__STATED EXERCISE__:
Scan the records for the string "with"; copy each line where it occurs.

__RECORDED INFORMATION__:
○ ○ ○ ○ ○ ○ ○

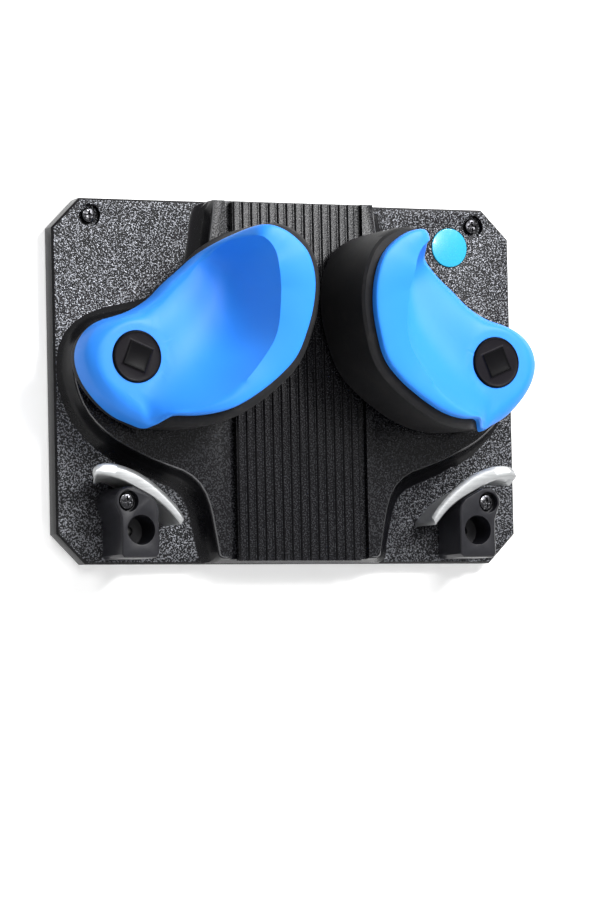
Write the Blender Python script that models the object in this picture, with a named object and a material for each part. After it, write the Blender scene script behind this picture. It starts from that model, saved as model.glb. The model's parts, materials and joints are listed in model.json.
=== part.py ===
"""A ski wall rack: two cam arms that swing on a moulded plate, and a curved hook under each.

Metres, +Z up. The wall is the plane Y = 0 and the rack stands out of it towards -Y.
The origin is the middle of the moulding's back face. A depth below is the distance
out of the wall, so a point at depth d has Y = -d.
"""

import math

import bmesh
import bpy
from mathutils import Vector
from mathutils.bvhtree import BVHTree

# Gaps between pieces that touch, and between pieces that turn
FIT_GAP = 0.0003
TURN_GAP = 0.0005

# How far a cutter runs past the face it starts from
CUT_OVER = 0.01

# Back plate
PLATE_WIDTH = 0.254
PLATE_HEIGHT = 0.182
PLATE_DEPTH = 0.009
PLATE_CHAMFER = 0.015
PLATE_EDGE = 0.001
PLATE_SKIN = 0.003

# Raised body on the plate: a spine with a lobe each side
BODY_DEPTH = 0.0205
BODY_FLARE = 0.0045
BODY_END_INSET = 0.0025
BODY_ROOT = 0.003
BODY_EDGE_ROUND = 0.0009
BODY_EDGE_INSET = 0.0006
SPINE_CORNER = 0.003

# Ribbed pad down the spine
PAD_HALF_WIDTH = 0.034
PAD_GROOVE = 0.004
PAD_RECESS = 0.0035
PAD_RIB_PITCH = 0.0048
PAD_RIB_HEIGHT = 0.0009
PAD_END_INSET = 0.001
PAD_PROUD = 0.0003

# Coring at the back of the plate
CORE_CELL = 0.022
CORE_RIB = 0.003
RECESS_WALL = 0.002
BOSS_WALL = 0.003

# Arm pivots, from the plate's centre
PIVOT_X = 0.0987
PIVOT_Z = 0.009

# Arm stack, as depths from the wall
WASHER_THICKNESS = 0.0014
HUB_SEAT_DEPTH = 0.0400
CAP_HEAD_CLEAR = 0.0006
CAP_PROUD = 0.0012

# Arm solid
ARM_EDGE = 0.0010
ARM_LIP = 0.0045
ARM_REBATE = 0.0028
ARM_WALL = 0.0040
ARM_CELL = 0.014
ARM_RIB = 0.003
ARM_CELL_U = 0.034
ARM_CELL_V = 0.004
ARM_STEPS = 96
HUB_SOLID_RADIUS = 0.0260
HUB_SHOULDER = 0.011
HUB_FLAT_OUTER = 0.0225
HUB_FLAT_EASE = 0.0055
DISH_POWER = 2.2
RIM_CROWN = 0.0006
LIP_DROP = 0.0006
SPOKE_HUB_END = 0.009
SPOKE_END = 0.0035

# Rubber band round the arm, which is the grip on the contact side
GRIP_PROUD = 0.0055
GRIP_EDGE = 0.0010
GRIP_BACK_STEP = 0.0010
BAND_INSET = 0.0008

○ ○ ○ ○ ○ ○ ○

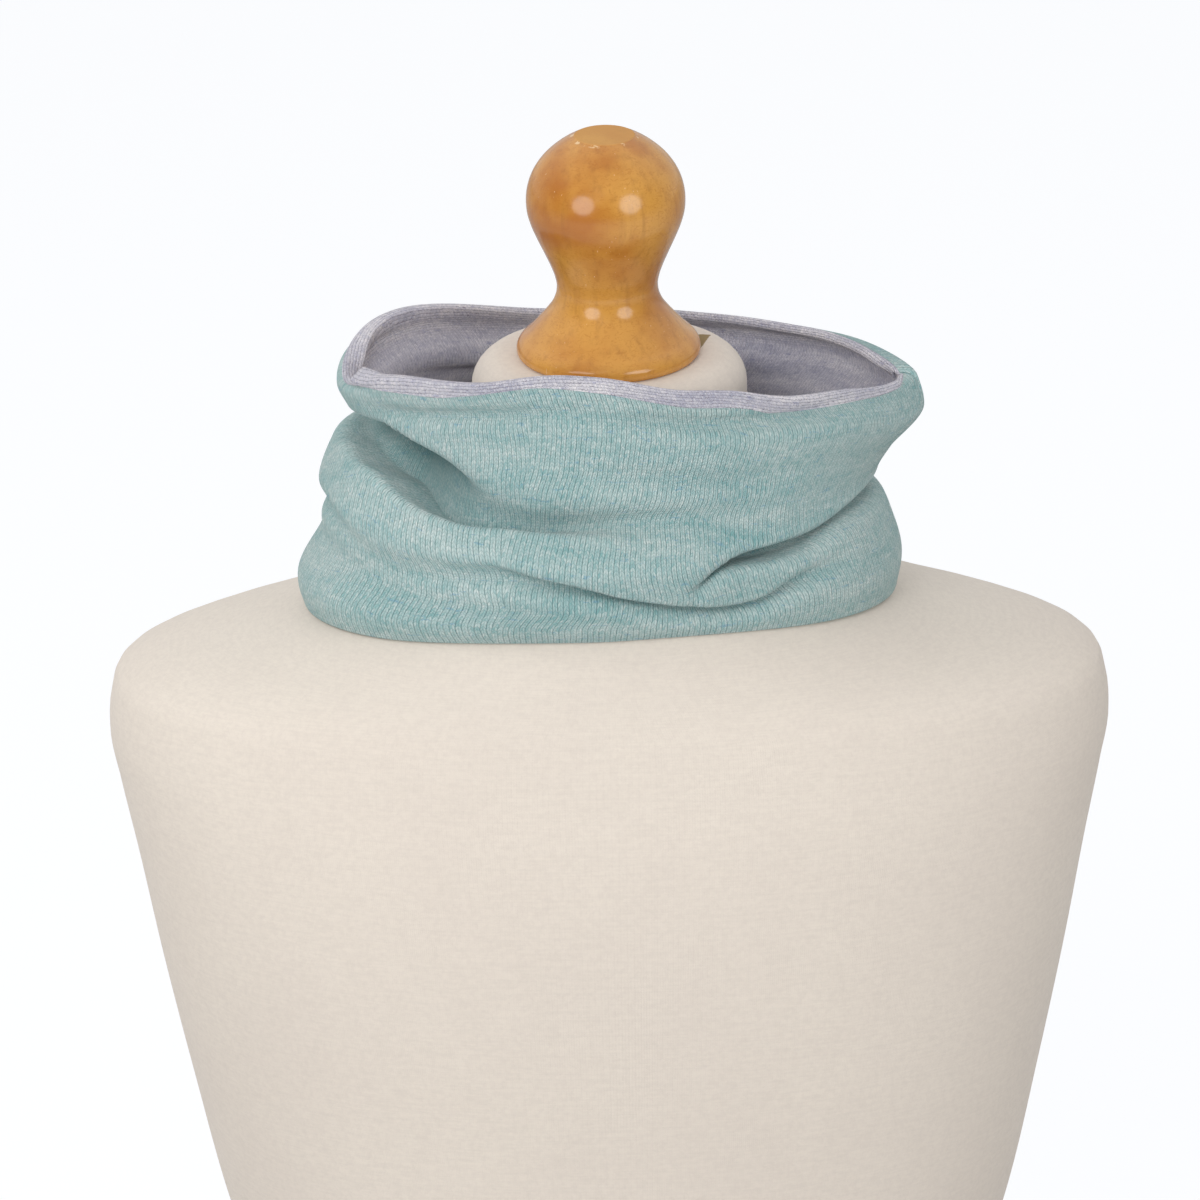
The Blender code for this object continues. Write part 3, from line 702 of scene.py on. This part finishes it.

○ ○ ○ ○ ○ ○ ○

__TASK ANSWER__:
Write the Blender Python script that models the object in this picture, with a named object and a material for each part. After it, write the Blender scene script behind this picture. It starts from that model, saved as model.glb. The model's parts, materials and joints are listed in model.json.
# Raised body on the plate: a spine with a lobe each side